-- start GIVEN DATA --
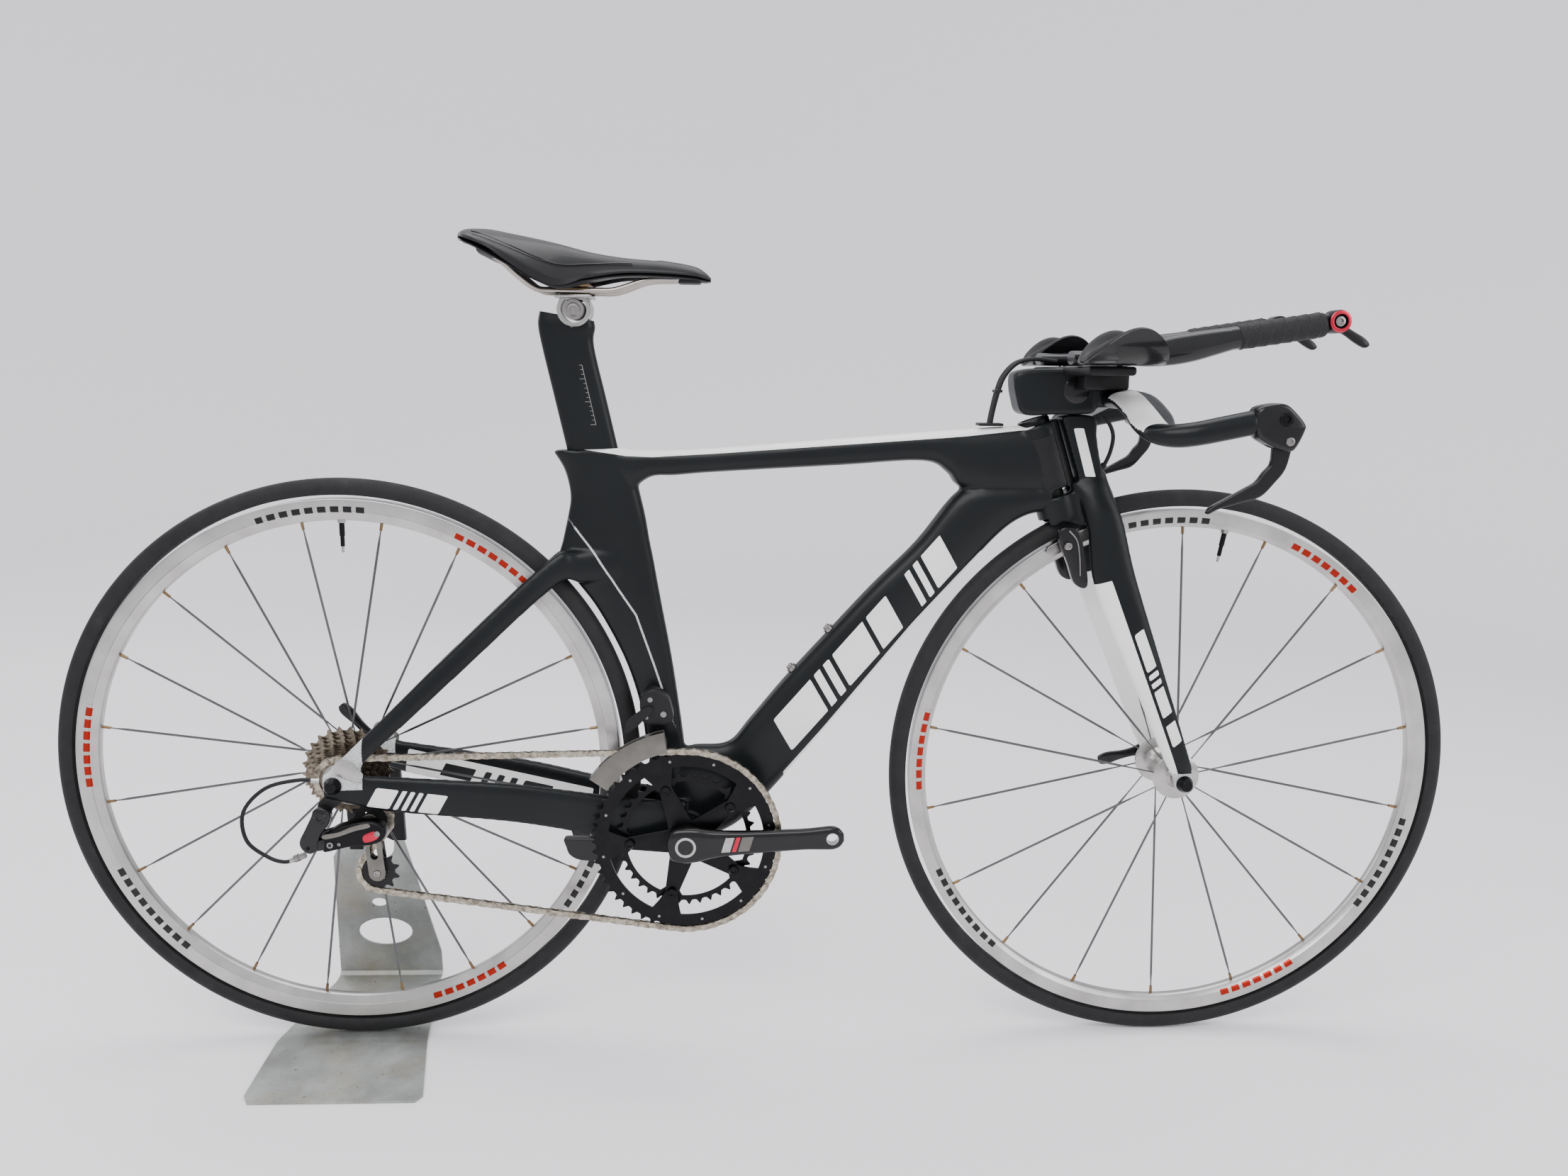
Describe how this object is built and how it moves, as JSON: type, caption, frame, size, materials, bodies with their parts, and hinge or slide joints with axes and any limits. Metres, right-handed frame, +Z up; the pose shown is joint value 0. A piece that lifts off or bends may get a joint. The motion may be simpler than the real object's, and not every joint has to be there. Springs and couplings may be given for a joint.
{
  "type": "bicycle on stand",
  "caption": "Black and white carbon time-trial bicycle with aero bars and radial-spoked wheels, its rear axle held by a bent sheet-steel display stand",
  "frame": {"origin": "on the floor, at the middle of the bounding box, midway between the wheel axles", "axes": "+X forward from rear wheel to front wheel, +Y to the bicycle's left (away from the drive side), +Z up"},
  "size_m": [1.628, 0.424, 0.9435],
  "materials": {
    "painted_steel_sheet": "galvanised grey sheet with faint warm stains",
    "hook_rubber": "dip-coated black rubber",
    "black_carbon": "satin clear-coated black carbon with white areas",
    "gloss_black": "gloss black",
    "black_cable": "black cable housing",
    "tyre_rubber": "black slick tyre",
    "machined_rim": "machined silver rim",
    "hub_silver": "polished silver hub with dark bladed spokes",
    "titanium_rail": "brushed titanium",
    "clamp_silver": "satin silver and bronze clamp",
    "saddle_shell": "gloss black shell",
    "saddle_cover": "smooth black cover",
    "arm_pad_foam": "black foam pad with cloth face",
    "lever_black": "gloss black lever",
    "chain_nickel": "nickel chain, lightly oiled",
    "cog_steel": "brownish oiled steel",
    "ring_black": "black anodised ring with bright teeth",
    "ring_silver": "silver ring",
    "crank_black": "gloss dark crank",
    "pulley_black": "black pulley",
    "cage_grey": "grey plate",
    "brake_black": "satin black arm",
    "grip_tape": "dark grey grip tape over black bar"
  },
  "bodies": {
    "stand": {"stand_plate": "painted_steel_sheet", "stand_hook": "hook_rubber"},
    "frame": {"top_tube": "black_carbon", "down_tube": "black_carbon", "seat_tube": "black_carbon", "head_tube": "black_carbon", "chain_stay_right": "black_carbon", "chain_stay_left": "black_carbon", "seat_stay_right": "black_carbon", "seat_stay_left": "black_carbon", "front_derailleur": "gloss_black", "derailleur_knuckle": "gloss_black", "cable_bundle": "black_cable", "derailleur_cable": "black_cable", "chain": "chain_nickel", "rear_skewer": "gloss_black"},
    "post": {"seatpost": "black_carbon"},
    "saddle": {"seat_clamp": "clamp_silver", "saddle_rails": "titanium_rail", "saddle_shell": "saddle_shell", "saddle_pad": "saddle_cover"},
    "steerer": {"fork": "black_carbon", "stem": "black_carbon", "base_bar": "black_carbon", "front_brake_cable": "black_cable", "front_skewer": "gloss_black", "brake_hood_right": "lever_black", "brake_hood_left": "lever_black", "extension_right": "grip_tape", "extension_left": "grip_tape", "arm_rest_right": "black_carbon", "arm_rest_left": "black_carbon", "arm_pad_right": "arm_pad_foam", "arm_pad_left": "arm_pad_foam"},
    "lever_right": {"brake_lever_right": "lever_black"},
    "lever_left": {"brake_lever_left": "lever_black"},
    "shifter_right": {"shift_lever_right": "lever_black"},
    "shifter_left": {"shift_lever_left": "lever_black"},
    "front_arm_right": {"front_brake_right": "brake_black"},
    "front_arm_left": {"front_brake_left": "brake_black"},
    "rear_arm_right": {"rear_brake_right": "brake_black"},
    "rear_arm_left": {"rear_brake_left": "brake_black"},
    "front_wheel": {"front_tyre": "tyre_rubber", "front_rim": "machined_rim", "front_hub": "hub_silver"},
    "rear_wheel": {"rear_tyre": "tyre_rubber", "rear_rim": "machined_rim", "rear_hub": "hub_silver"},
    "cogs": {"cassette": "cog_steel"},
    "front_lever": {"front_release": "gloss_black"},
    "rear_lever": {"rear_release": "gloss_black"},
    "crank": {"crank_right": "crank_black", "crank_left": "crank_black", "chainring_large": "ring_black", "chainring_small": "ring_silver"},
    "shifting_block": {"rear_derailleur": "gloss_black"},
    "cage": {"derailleur_cage": "cage_grey"},
    "upper_pulley": {"guide_pulley": "pulley_black"},
    "lower_pulley": {"tension_pulley": "pulley_black"},
    "front_guide": {"front_cage": "cage_grey"}
  },
  "joints": [
    {"name": "bike_lift", "type": "slide", "parent": "stand", "child": "frame", "axis": [0, 0, 1], "range_m": [0, 0.2]},
    {"name": "seatpost_slide", "type": "slide", "parent": "frame", "child": "post", "axis": [-0.2203, 0, 0.9754], "range_m": [-0.04, 0.06]},
    {"name": "saddle_tilt", "type": "hinge", "parent": "post", "child": "saddle", "pos_m": [-0.2145, 0, 0.8595], "axis": [0, 1, 0], "range_deg": [-15, 15]},
    {"name": "steering", "type": "hinge", "parent": "frame", "child": "steerer", "pos_m": [0.314, 0, 0.7], "axis": [-0.309, 0, 0.9511], "range_deg": [-40, 40], "deforming": ["cable_bundle"]},
    {"name": "front_wheel_spin", "type": "hinge", "parent": "steerer", "child": "front_wheel", "pos_m": [0.48, 0, 0.334], "axis": [0, 1, 0], "continuous": true},
    {"name": "rear_wheel_spin", "type": "hinge", "parent": "frame", "child": "rear_wheel", "pos_m": [-0.48, 0, 0.3392], "axis": [0, 1, 0], "continuous": true},
    {"name": "crank_spin", "type": "hinge", "parent": "frame", "child": "crank", "pos_m": [-0.092, 0, 0.262], "axis": [0, 1, 0], "continuous": true, "deforming": ["chain"]},
    {"name": "cassette_spin", "type": "hinge", "parent": "frame", "child": "cogs", "pos_m": [-0.48, 0, 0.3392], "axis": [0, 1, 0], "continuous": true, "deforming": ["chain"]},
    {"name": "brake_lever_right_pull", "type": "hinge", "parent": "steerer", "child": "lever_right", "pos_m": [0.5017, -0.2, 0.7321], "axis": [0, 1, 0], "range_deg": [0, 20], "stiffness_Nm_per_rad": 0.8},
    {"name": "brake_lever_left_pull", "type": "hinge", "parent": "steerer", "child": "lever_left", "pos_m": [0.5017, 0.2, 0.7321], "axis": [0, 1, 0], "range_deg": [0, 20], "stiffness_Nm_per_rad": 0.8},
    {"name": "shift_lever_right_turn", "type": "hinge", "parent": "steerer", "child": "shifter_right", "pos_m": [0.6046, -0.072, 0.8553], "axis": [0, 1, 0], "range_deg": [-60, 0]},
    {"name": "shift_lever_left_turn", "type": "hinge", "parent": "steerer", "child": "shifter_left", "pos_m": [0.6046, 0.072, 0.8553], "axis": [0, 1, 0], "range_deg": [-60, 0]},
    {"name": "front_brake_right_close", "type": "hinge", "parent": "steerer", "child": "front_arm_right", "pos_m": [0.355, -0.0305, 0.568], "axis": [1, 0, 0], "range_deg": [-2.1, 0]},
    {"name": "front_brake_left_close", "type": "hinge", "parent": "steerer", "child": "front_arm_left", "pos_m": [0.355, 0.0305, 0.568], "axis": [1, 0, 0], "range_deg": [0, 2.1]},
    {"name": "rear_brake_right_close", "type": "hinge", "parent": "frame", "child": "rear_arm_right", "pos_m": [-0.224, -0.0245, 0.245], "axis": [0, 0, 1], "range_deg": [0, 2.1]},
    {"name": "rear_brake_left_close", "type": "hinge", "parent": "frame", "child": "rear_arm_left", "pos_m": [-0.224, 0.0245, 0.245], "axis": [0, 0, 1], "range_deg": [-2.1, 0]},
    {"name": "front_release_open", "type": "hinge", "parent": "steerer", "child": "front_lever", "pos_m": [0.48, 0.0765, 0.334], "axis": [0.225, 0, -0.9744], "range_deg": [0, 150]},
    {"name": "rear_release_open", "type": "hinge", "parent": "frame", "child": "rear_lever", "pos_m": [-0.48, 0.0927, 0.3392], "axis": [-0.766, 0, -0.6428], "range_deg": [0, 150]},
    {"name": "rear_shift", "type": "slide", "parent": "frame", "child": "shifting_block", "axis": [0.2867, 0.8705, -0.4001], "range_m": [0, 0.0412], "deforming": ["chain"]},
    {"name": "cage_swing", "type": "hinge", "parent": "shifting_block", "child": "cage", "pos_m": [-0.446, -0.0563, 0.292], "axis": [0, 1, 0], "range_deg": [-30, 30], "stiffness_Nm_per_rad": 0.3, "deforming": ["chain"]},
    {"name": "guide_pulley_spin", "type": "hinge", "parent": "cage", "child": "upper_pulley", "pos_m": [-0.446, -0.0563, 0.292], "axis": [0, 1, 0], "continuous": true},
    {"name": "tension_pulley_spin", "type": "hinge", "parent": "cage", "child": "lower_pulley", "pos_m": [-0.44, -0.0563, 0.231], "axis": [0, 1, 0], "continuous": true},
    {"name": "front_shift", "type": "slide", "parent": "frame", "child": "front_guide", "axis": [0, 1, 0], "range_m": [0, 0.0081], "deforming": ["chain"]}
  ],
  "couplings": [
    {"joint": "cassette_spin", "follows": "crank_spin", "ratio": 4.4167},
    {"joint": "guide_pulley_spin", "follows": "crank_spin", "ratio": -4.8182},
    {"joint": "tension_pulley_spin", "follows": "crank_spin", "ratio": 4.8182},
    {"joint": "shift_lever_right_turn", "follows": "rear_shift", "rad_per_m": -25.4},
    {"joint": "front_shift", "follows": "shift_lever_left_turn", "m_per_rad": -0.0076},
    {"joint": "front_brake_right_close", "follows": "brake_lever_left_pull", "ratio": -0.1},
    {"joint": "front_brake_left_close", "follows": "brake_lever_left_pull", "ratio": 0.1},
    {"joint": "rear_brake_right_close", "follows": "brake_lever_right_pull", "ratio": 0.1},
    {"joint": "rear_brake_left_close", "follows": "brake_lever_right_pull", "ratio": -0.1}
  ]
}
-- end GIVEN DATA --
→ **DIRECTION**:
Which lines hold the word "materials"? Show each one.

→ **WRITTEN ANSWER**:
Describe how this object is built and how it moves, as JSON: type, caption, frame, size, materials, bodies with their parts, and hinge or slide joints with axes and any limits. Metres, right-handed frame, +Z up; the pose shown is joint value 0. A piece that lifts off or bends may get a joint. The motion may be simpler than the real object's, and not every joint has to be there. Springs and couplings may be given for a joint.
  "materials": {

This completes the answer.